Required work:
Lift out, unaltered, the lines of the material below between the line holding "for corner, (_, _, outward)" and the line holding "obj.data.transform(world)", counting both.
* START Data segment *
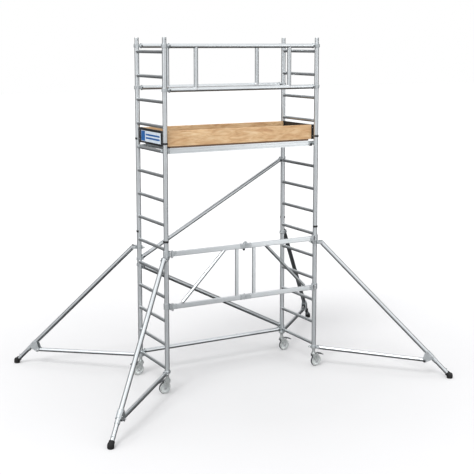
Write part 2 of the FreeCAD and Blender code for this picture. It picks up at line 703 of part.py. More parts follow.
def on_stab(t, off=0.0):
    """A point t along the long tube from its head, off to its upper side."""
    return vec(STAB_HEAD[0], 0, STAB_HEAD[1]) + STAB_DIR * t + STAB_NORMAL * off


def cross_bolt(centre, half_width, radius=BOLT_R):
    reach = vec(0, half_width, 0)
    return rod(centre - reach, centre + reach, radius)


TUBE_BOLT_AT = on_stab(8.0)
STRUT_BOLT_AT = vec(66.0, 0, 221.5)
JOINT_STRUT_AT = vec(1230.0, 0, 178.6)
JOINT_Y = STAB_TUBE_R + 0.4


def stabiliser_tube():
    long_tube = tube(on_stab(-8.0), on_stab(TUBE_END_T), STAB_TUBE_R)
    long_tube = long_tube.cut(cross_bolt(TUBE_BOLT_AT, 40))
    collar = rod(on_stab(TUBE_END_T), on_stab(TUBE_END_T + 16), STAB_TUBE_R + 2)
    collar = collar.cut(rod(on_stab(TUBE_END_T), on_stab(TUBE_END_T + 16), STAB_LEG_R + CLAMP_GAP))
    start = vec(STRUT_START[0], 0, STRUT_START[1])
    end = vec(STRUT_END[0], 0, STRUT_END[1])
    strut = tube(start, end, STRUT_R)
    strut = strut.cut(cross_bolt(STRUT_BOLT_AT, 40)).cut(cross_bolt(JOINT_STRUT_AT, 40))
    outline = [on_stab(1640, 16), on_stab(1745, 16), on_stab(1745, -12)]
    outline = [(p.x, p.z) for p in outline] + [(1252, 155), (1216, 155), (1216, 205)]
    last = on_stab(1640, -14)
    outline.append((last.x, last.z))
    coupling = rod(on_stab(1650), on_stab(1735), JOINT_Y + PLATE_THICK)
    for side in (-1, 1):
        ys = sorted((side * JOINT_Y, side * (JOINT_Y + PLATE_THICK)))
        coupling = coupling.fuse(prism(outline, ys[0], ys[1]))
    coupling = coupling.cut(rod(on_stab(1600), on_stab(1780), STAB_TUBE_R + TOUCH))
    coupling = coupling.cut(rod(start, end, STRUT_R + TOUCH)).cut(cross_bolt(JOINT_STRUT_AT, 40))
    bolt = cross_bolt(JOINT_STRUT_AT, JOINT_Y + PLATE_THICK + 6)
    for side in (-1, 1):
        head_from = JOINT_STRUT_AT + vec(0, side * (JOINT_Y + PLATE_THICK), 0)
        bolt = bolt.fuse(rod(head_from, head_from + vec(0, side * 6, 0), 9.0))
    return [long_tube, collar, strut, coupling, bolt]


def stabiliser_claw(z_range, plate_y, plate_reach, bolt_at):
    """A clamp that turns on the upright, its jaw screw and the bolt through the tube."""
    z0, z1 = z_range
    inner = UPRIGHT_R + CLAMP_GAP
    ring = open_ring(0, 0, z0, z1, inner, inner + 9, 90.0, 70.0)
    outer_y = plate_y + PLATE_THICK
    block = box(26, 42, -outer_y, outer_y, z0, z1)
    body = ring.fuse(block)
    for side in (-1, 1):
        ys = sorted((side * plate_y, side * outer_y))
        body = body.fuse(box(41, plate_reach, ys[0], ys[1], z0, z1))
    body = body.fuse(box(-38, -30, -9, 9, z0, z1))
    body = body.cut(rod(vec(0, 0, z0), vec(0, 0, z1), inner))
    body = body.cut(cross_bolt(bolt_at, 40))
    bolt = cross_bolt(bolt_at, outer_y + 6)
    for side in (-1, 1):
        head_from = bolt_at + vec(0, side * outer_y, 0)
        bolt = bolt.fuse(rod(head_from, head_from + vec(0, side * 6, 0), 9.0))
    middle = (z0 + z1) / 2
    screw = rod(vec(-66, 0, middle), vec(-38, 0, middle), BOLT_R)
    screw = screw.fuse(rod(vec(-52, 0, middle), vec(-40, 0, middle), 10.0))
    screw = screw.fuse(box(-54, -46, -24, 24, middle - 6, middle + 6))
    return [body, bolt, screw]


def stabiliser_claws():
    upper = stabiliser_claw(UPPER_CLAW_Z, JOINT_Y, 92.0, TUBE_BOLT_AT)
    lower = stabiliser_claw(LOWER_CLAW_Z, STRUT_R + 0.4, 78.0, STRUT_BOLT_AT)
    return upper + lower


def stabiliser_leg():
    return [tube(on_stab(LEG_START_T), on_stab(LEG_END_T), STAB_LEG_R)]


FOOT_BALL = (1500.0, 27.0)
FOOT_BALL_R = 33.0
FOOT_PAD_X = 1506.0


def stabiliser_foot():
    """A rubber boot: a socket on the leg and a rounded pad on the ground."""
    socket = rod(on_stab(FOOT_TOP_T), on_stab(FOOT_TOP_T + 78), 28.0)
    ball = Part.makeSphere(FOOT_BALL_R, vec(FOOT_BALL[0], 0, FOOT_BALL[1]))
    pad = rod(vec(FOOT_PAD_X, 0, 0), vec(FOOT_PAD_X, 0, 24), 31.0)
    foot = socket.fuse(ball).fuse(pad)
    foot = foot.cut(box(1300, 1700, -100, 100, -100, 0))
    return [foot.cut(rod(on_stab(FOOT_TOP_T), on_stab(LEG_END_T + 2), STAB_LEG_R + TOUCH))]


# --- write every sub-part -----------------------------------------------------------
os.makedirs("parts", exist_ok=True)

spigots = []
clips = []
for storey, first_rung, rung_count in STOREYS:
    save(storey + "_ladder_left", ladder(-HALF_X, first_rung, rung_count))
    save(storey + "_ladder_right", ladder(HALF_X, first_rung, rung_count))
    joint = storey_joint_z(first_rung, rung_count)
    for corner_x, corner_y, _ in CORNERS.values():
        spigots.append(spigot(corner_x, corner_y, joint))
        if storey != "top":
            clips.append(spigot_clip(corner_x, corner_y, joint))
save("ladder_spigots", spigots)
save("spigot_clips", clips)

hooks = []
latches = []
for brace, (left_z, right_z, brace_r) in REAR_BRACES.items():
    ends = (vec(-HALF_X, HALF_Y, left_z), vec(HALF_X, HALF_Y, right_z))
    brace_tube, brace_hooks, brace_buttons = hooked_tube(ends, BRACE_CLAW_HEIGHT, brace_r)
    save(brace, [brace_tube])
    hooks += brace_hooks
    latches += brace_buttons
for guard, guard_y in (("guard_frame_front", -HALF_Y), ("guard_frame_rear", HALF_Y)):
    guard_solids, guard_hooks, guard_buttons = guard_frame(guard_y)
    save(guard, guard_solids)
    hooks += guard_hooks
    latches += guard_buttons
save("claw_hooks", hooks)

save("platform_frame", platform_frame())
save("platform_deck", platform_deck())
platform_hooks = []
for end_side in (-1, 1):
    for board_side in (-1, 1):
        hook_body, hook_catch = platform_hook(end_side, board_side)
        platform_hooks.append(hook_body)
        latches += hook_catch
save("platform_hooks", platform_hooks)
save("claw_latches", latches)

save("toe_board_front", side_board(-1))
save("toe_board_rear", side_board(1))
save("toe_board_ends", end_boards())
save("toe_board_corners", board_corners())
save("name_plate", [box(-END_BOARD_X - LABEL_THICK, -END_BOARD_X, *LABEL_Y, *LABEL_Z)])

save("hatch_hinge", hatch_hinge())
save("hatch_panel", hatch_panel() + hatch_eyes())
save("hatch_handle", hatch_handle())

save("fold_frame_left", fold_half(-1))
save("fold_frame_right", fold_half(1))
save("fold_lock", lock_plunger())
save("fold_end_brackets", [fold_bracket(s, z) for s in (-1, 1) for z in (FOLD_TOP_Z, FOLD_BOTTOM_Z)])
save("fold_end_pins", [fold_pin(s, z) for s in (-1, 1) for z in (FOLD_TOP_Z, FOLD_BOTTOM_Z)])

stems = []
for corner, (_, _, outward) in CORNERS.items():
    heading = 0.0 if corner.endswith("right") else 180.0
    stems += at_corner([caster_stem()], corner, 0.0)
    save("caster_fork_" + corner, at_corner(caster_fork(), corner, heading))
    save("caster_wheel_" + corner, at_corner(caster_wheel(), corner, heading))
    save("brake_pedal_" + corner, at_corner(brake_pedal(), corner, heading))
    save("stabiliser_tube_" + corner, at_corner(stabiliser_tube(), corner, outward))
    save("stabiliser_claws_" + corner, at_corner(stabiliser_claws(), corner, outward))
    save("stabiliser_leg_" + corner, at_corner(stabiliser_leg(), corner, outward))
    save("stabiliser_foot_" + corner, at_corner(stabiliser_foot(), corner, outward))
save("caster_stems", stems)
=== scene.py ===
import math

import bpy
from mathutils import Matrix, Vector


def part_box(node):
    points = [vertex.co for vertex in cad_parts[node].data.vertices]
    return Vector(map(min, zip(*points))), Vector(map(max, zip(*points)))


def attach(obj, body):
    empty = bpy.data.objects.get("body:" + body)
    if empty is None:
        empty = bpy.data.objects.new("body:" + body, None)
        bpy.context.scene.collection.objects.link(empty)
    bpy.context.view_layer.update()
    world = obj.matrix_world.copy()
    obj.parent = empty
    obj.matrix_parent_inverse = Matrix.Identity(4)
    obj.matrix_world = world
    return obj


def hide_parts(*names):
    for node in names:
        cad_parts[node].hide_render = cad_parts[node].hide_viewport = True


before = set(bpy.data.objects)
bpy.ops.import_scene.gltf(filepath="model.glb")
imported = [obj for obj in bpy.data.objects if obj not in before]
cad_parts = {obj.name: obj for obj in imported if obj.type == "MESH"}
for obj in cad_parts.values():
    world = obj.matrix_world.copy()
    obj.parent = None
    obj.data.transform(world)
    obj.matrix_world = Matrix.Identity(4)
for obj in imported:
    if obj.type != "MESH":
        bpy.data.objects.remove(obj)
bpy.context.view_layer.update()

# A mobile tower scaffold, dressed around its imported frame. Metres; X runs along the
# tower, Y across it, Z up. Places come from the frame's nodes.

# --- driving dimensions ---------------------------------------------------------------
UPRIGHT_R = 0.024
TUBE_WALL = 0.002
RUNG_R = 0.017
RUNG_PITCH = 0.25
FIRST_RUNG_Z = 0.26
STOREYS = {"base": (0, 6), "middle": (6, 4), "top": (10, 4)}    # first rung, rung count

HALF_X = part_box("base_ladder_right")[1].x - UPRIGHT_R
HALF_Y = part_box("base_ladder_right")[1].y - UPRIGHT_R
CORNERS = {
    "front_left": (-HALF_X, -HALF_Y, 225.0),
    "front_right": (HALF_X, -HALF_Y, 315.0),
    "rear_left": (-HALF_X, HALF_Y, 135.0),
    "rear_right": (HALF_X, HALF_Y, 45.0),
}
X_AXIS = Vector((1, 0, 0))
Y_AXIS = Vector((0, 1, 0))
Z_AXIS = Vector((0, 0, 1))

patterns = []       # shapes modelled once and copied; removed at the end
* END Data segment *
Task response:
for corner, (_, _, outward) in CORNERS.items():
    heading = 0.0 if corner.endswith("right") else 180.0
    stems += at_corner([caster_stem()], corner, 0.0)
    save("caster_fork_" + corner, at_corner(caster_fork(), corner, heading))
    save("caster_wheel_" + corner, at_corner(caster_wheel(), corner, heading))
    save("brake_pedal_" + corner, at_corner(brake_pedal(), corner, heading))
    save("stabiliser_tube_" + corner, at_corner(stabiliser_tube(), corner, outward))
    save("stabiliser_claws_" + corner, at_corner(stabiliser_claws(), corner, outward))
    save("stabiliser_leg_" + corner, at_corner(stabiliser_leg(), corner, outward))
    save("stabiliser_foot_" + corner, at_corner(stabiliser_foot(), corner, outward))
save("caster_stems", stems)
=== scene.py ===
import math

import bpy
from mathutils import Matrix, Vector


def part_box(node):
    points = [vertex.co for vertex in cad_parts[node].data.vertices]
    return Vector(map(min, zip(*points))), Vector(map(max, zip(*points)))


def attach(obj, body):
    empty = bpy.data.objects.get("body:" + body)
    if empty is None:
        empty = bpy.data.objects.new("body:" + body, None)
        bpy.context.scene.collection.objects.link(empty)
    bpy.context.view_layer.update()
    world = obj.matrix_world.copy()
    obj.parent = empty
    obj.matrix_parent_inverse = Matrix.Identity(4)
    obj.matrix_world = world
    return obj


def hide_parts(*names):
    for node in names:
        cad_parts[node].hide_render = cad_parts[node].hide_viewport = True


before = set(bpy.data.objects)
bpy.ops.import_scene.gltf(filepath="model.glb")
imported = [obj for obj in bpy.data.objects if obj not in before]
cad_parts = {obj.name: obj for obj in imported if obj.type == "MESH"}
for obj in cad_parts.values():
    world = obj.matrix_world.copy()
    obj.parent = None
    obj.data.transform(world)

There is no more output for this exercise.